Health and Human Services (HHS) Secretary Robert F. Kennedy Jr. reportedly plans to tell American medical schools to offer nutrition courses to students or risk losing federal funding.

“There’s almost no medical schools that have nutrition courses, and so [aspiring physicians] are taught how to treat illnesses with drugs but not how to treat them with food or to keep people healthy so they don’t need the drugs,” RFK Jr. said at an event in April, according to ABC News.

“One of the things that we’ll do over the next year is to announce that medical schools that don’t have those programs are not going to be eligible for our funding, and that we will withhold funds from those who don’t implement those kinds of courses,” he added.

ABC News reports:

The idea, which Kennedy mentioned in passing at an event focused on plastics in the environment, lacks details but has drawn optimism from some nutrition experts who have for years sought ways for medical schools to teach more nutrition content.

An HHS official told ABC News that Kennedy “is committed to understanding and drastically lowering chronic disease rates and ending childhood chronic disease, which includes fresh thinking on nutrition and over-reliance on medication and treatments.”

RFK Jr. has said the food Americans eat is “poisoned.”

“It’s an illusion to think that processed food is cheap,” he said.

The former presidential candidate said you “end up paying for it” with diabetes, autoimmune dysregulation, mitochondrial dysfunction, and inflammation.

“People don’t understand that these processed foods are poison,” he said.

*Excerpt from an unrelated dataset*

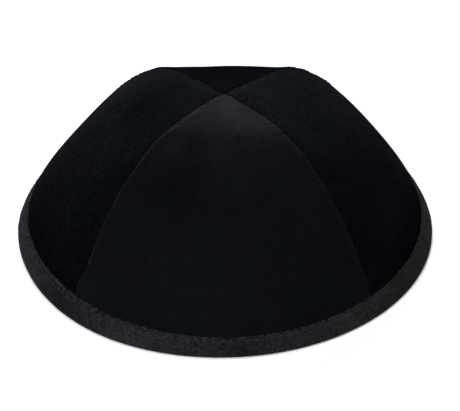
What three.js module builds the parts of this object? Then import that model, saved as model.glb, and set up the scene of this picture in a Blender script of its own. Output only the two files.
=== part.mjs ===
// A skullcap of four velvet panels, sewn together along four seams that cross at the top,
// with a folded suede band bound round its rim.
//
// Units are millimetres and +Z is up. The origin is the middle of the rim's resting plane, and
// the front panel faces -Y. The crown is an open shell: its hollow opens downwards.

import * as THREE from "three";

// Driving sizes.
const RIM_DIAMETER = 171; // across the band's outer lower corners, which its turns round off
const CROWN_HEIGHT = 66; // from the resting plane to the top, where the seams cross
const PANEL_THICKNESS = 1.6; // velvet with its backing
const BAND_WIDTH = 9; // of the band's outer face, up the slope of the crown
const BAND_HEM = 8; // of the band's inner face, up the same slope
const BAND_THICKNESS = 1; // of the suede, on each side of the panels
const BAND_LEAN = 24; // degrees that the band leans in from upright
const FOLD_RADIUS = 0.8; // of the suede's turn at the rim's two lower corners
const SEAM_ROLL_WIDTH = 1.6; // how far from a seam a panel's face starts to turn down into it
const SEAM_ROLL_DEPTH = 0.6; // how far it has turned down at the seam
const SEAM_GAP = 0.3; // between two panels
const BAND_GAP = 0.3; // between the panels and the band, on each side

// The four panels, each with the direction it faces as a turn about +Z from +X, in degrees.
const PANELS = [
  { name: "front_panel", faces: -90 },
  { name: "right_panel", faces: 0 },
  { name: "back_panel", faces: 90 },
  { name: "left_panel", faces: 180 },
];

// Level sections of the crown, from the top down to the band's upper edge.
// height: share of the way from the band's edge up to the crown's top.
// seam: the seams' distance from the axis, as a share of that distance at the band's edge.
// roundness: 0 where a panel runs straight from seam to seam, so that the section is a square,
// and 1 where the panels make one circle about the axis.
const SECTIONS = [
  { height: 1.0, seam: 0.0, roundness: 0.03 },
  { height: 0.985, seam: 0.203, roundness: 0.06 },
  { height: 0.94, seam: 0.41, roundness: 0.14 },
  { height: 0.86, seam: 0.53, roundness: 0.22 },
  { height: 0.73, seam: 0.65, roundness: 0.5 },
  { height: 0.55, seam: 0.784, roundness: 0.69 },
  { height: 0.345, seam: 0.885, roundness: 0.84 },
  { height: 0.165, seam: 0.965, roundness: 0.93 },
  { height: 0.075, seam: 0.993, roundness: 0.97 },
  { height: 0.0, seam: 1.0, roundness: 1.0 },
];

// Mesh steps.
const LEVEL_STEPS = 22; // down a panel, from the top to the band's edge
const ACROSS_STEPS = 16; // across a panel, from seam to seam
const FOLD_STEPS = 3; // round each turn of the suede
const SLOPE_STEP = 0.02; // share of a panel's half width, over which its slope across is measured

const SEAM_ANGLE = Math.PI / PANELS.length; // from a panel's middle to its seam
const UP = new THREE.Vector3(0, 0, 1);

const velvet = new THREE.MeshStandardMaterial({ color: 0x0c0d11, roughness: 0.95, metalness: 0 });
const suede = new THREE.MeshStandardMaterial({ color: 0x29262b, roughness: 0.9, metalness: 0 });

// The band's slope, as directions in a plane through the axis: x is away from the axis, y is up.
const lean = THREE.MathUtils.degToRad(BAND_LEAN);
const upSlope = new THREE.Vector2(-Math.sin(lean), Math.cos(lean));
const outOfSlope = new THREE.Vector2(Math.cos(lean), Math.sin(lean));
const rimCorner = new THREE.Vector2(RIM_DIAMETER / 2, 0);

// The point that lies deep below the band's outer face and rise up its slope from the rim's corner.
function onSlope(deep, rise) {
  return rimCorner.clone().addScaledVector(outOfSlope, -deep).addScaledVector(upSlope, rise);
}

// The same, where that line below the face reaches the height z.
function onSlopeAtHeight(deep, z) {
  const start = onSlope(deep, 0);
  return start.addScaledVector(upSlope, (z - start.y) / upSlope.y);
}

// Depths of the layers below the band's outer face.
const panelFace = BAND_THICKNESS + BAND_GAP;
const panelBack = panelFace + PANEL_THICKNESS;
const hemFace = panelBack + BAND_GAP;
const hemBack = hemFace + BAND_THICKNESS;

// The crown's levels, each with its seam's distance from the axis, its height and its roundness.
function crownLevels() {
  const edge = onSlope(panelFace, BAND_WIDTH);
  const rows = SECTIONS.map(
    ({ height, seam, roundness }) =>
      new THREE.Vector3(seam * edge.x, THREE.MathUtils.lerp(edge.y, CROWN_HEIGHT, height), roundness),
  );
  const curve = new THREE.CatmullRomCurve3(rows);
  const levels = curve.getSpacedPoints(LEVEL_STEPS);
  // Inside the band the panels run straight on, and their cut edge stops clear of the fold.
  const cutHeight = BAND_THICKNESS + BAND_GAP + PANEL_THICKNESS * outOfSlope.y;
  const cut = onSlopeAtHeight(panelFace, cutHeight);
  levels.push(new THREE.Vector3(cut.x, cut.y, 1));
  return levels.map((level) => ({ seam: level.x, height: level.y, roundness: level.z }));
}

// A point of a panel that faces +X. share is -1 at one seam and 1 at the other.
function panelPoint(level, share) {
  const halfChord = level.seam * Math.sin(SEAM_ANGLE);
  const chordDistance = level.seam * Math.cos(SEAM_ANGLE);
  const halfTurn = level.roundness * SEAM_ANGLE;
  const radius = halfChord / Math.sin(halfTurn);
  return new THREE.Vector3(
    chordDistance + radius * (Math.cos(halfTurn * share) - Math.cos(halfTurn)),
    radius * Math.sin(halfTurn * share),
    level.height,
  );
}

// How far from the seam the face turns down at a level: less near the top, where the panel is narrow.
function rollWidth(level) {
  const halfWidth = level.seam * Math.sin(SEAM_ANGLE);
  return Math.min(SEAM_ROLL_WIDTH, (halfWidth * 2) / ACROSS_STEPS);
}

// The shares at which a level is sampled: the two seams, and even steps between the two rolls.
function acrossShares(level) {
  const flat = 1 - rollWidth(level) / (level.seam * Math.sin(SEAM_ANGLE));
  const shares = [-1];
  for (let k = 1; k < ACROSS_STEPS; k++) {
    shares.push(THREE.MathUtils.mapLinear(k, 1, ACROSS_STEPS - 1, -flat, flat));
  }
  return [...shares, 1];
}

// The panel's outward direction at a point of its face, from the face's two slopes there.
function outward(levels, row, share) {
  if (row === 0) return UP.clone();
  const above = levels[row - 1];
  const below = levels[Math.min(row + 1, levels.length - 1)];
  const along = panelPoint(below, share).sub(panelPoint(above, share));
  const across = panelPoint(levels[row], share + SLOPE_STEP).sub(
    panelPoint(levels[row], share - SLOPE_STEP),
  );
  return along.cross(across).normalize();
}

// Moves a point inwards by a depth below the face, and keeps it in its own plane through the axis,
// so that a point on a seam stays on the seam's plane.
function inwards(point, normal, depth) {
  const radial = new THREE.Vector3(point.x, point.y, 0).normalize();
  const inPlane = radial.multiplyScalar(normal.dot(radial)).addScaledVector(UP, normal.z);
  return point.clone().addScaledVector(inPlane, -depth / inPlane.lengthSq());
}

// One closed body between a panel's face and its back, with its cut edges at the seams and the rim.
function panelGeometry() {
  const levels = crownLevels();
  const last = levels.length - 1;
  const positions = [];
  const place = (point) => positions.push(...point.toArray()) / 3 - 1;

  // Vertex numbers of the face and the back, by level and then across. The top is one point.
  const face = [];
  const back = [];
  levels.forEach((level, row) => {
    const shares = row === 0 ? [0] : acrossShares(level);
    const rollDepth = (SEAM_ROLL_DEPTH * rollWidth(level)) / SEAM_ROLL_WIDTH;
    face[row] = [];
    back[row] = [];
    for (const share of shares) {
      const point = panelPoint(level, share);
      const normal = outward(levels, row, share);
      face[row].push(place(inwards(point, normal, Math.abs(share) === 1 ? rollDepth : 0)));
      back[row].push(place(inwards(point, normal, PANEL_THICKNESS)));
    }
  });

  const faces = [];
  const quad = (a, b, c, d) => faces.push(a, b, c, a, c, d);
  for (let k = 0; k < ACROSS_STEPS; k++) {
    faces.push(face[0][0], face[1][k], face[1][k + 1]);
    faces.push(back[0][0], back[1][k + 1], back[1][k]);
    for (let row = 1; row < last; row++) {
      quad(face[row][k], face[row + 1][k], face[row + 1][k + 1], face[row][k + 1]);
      quad(back[row][k], back[row][k + 1], back[row + 1][k + 1], back[row + 1][k]);
    }
    quad(face[last][k], back[last][k], back[last][k + 1], face[last][k + 1]);
  }
  for (let row = 0; row < last; row++) {
    quad(face[row][0], back[row][0], back[row + 1][0], face[row + 1][0]);
    quad(face[row].at(-1), face[row + 1].at(-1), back[row + 1].at(-1), back[row].at(-1));
  }

  const geometry = new THREE.BufferGeometry();
  geometry.setAttribute("position", new THREE.Float32BufferAttribute(positions, 3));
  geometry.setIndex(faces);
  geometry.computeVertexNormals();
  return geometry;
}

// The suede's section: up its outer face, down into the channel that holds the panels, and back
// down the hem inside, with a flat foot and a turn at each of its lower corners.
function bandGeometry() {
  const foot = { outside: onSlopeAtHeight(0, 0), inside: onSlopeAtHeight(hemBack, 0) };
  const channel = {
    outside: onSlopeAtHeight(BAND_THICKNESS, BAND_THICKNESS),
    inside: onSlopeAtHeight(hemFace, BAND_THICKNESS),
  };
  const outsideTurn = new THREE.QuadraticBezierCurve(
    new THREE.Vector2(foot.outside.x - FOLD_RADIUS, 0),
    foot.outside,
    onSlopeAtHeight(0, FOLD_RADIUS),
  );
  const insideTurn = new THREE.QuadraticBezierCurve(
    onSlopeAtHeight(hemBack, FOLD_RADIUS),
    foot.inside,
    new THREE.Vector2(foot.inside.x + FOLD_RADIUS, 0),
  );
  const section = [
    ...outsideTurn.getPoints(FOLD_STEPS),
    onSlope(0, BAND_WIDTH),
    onSlope(BAND_THICKNESS, BAND_WIDTH),
    channel.outside,
    channel.inside,
    onSlope(hemFace, BAND_HEM),
    onSlope(hemBack, BAND_HEM),
    ...insideTurn.getPoints(FOLD_STEPS),
  ];
  section.push(section[0].clone());
  return new THREE.LatheGeometry(section, PANELS.length * ACROSS_STEPS).rotateX(Math.PI / 2);
}

const cap = new THREE.Group();

const panel = panelGeometry();
for (const { name, faces } of PANELS) {
  const mesh = new THREE.Mesh(panel, velvet);
  mesh.name = name;
  // Moving each panel out along its own middle opens the same gap all along its seams.
  mesh.position.x = SEAM_GAP / 2 / Math.sin(SEAM_ANGLE);
  const turned = new THREE.Group();
  turned.rotation.z = THREE.MathUtils.degToRad(faces);
  turned.add(mesh);
  cap.add(turned);
}

const band = new THREE.Mesh(bandGeometry(), suede);
band.name = "rim_band";
cap.add(band);

export default cap;
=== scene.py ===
"""A skullcap of four black velvet panels with a folded suede band round its rim.

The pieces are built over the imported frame: metres, +Z up, the origin in the middle of the rim's
resting plane, and the front panel towards -Y.
"""

import math

import bpy
import numpy as np
from mathutils import Matrix, Vector, noise

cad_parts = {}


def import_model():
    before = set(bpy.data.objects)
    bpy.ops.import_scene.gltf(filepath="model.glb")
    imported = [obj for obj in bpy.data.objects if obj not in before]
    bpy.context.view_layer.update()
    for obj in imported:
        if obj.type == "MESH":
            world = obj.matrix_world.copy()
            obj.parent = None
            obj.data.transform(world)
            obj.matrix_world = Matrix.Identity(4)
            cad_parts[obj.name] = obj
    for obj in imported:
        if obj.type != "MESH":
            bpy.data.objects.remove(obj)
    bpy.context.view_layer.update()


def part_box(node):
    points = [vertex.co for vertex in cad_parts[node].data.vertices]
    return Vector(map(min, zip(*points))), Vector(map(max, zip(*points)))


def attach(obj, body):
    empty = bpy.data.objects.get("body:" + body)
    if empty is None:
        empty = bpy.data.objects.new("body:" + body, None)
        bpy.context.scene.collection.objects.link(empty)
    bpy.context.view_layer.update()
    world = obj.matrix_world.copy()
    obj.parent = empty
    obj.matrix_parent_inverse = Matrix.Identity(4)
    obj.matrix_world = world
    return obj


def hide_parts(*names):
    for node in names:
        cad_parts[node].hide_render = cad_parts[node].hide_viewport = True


MM = 0.001
TINY = 1e-9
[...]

“We’re not trying to create a nanny state, we’re trying to drive market forces that will drive change and the kind of food Americans get,” he added.

WATCH:

Per BBC:

He has frequently advocated for eliminating ultra-processed foods – products altered to include added fats, starches and sugars, like frozen pizzas, crisps and sugary breakfast cereals, that are linked to health problems like cancer, cardiovascular disease and diabetes.

He has taken aim primarily at school lunches, telling Fox News: “We have a generation of kids who are swimming around in a toxic soup right now.”

Part of Kennedy’s new mandate will include overseeing the US Food and Drug Administration (FDA), which has over 18,000 employees.

The agency is in charge of ensuring the safety of pharmaceuticals and the US food supply, but has come under fire in recent years from some lawmakers and consumer groups, who have accused it of a lack of transparency and action on food safety.

The 70-year-old has pledged to take a sledgehammer to the agency, and fire employees he says are part of a “corrupt system”.

“There are entire departments, like the nutrition department at the FDA … that have to go, that are not doing their job,” Kennedy told MSNBC this month.

He has also pushed for getting rid of food dyes, including Red No. 3, and other additives banned in other countries.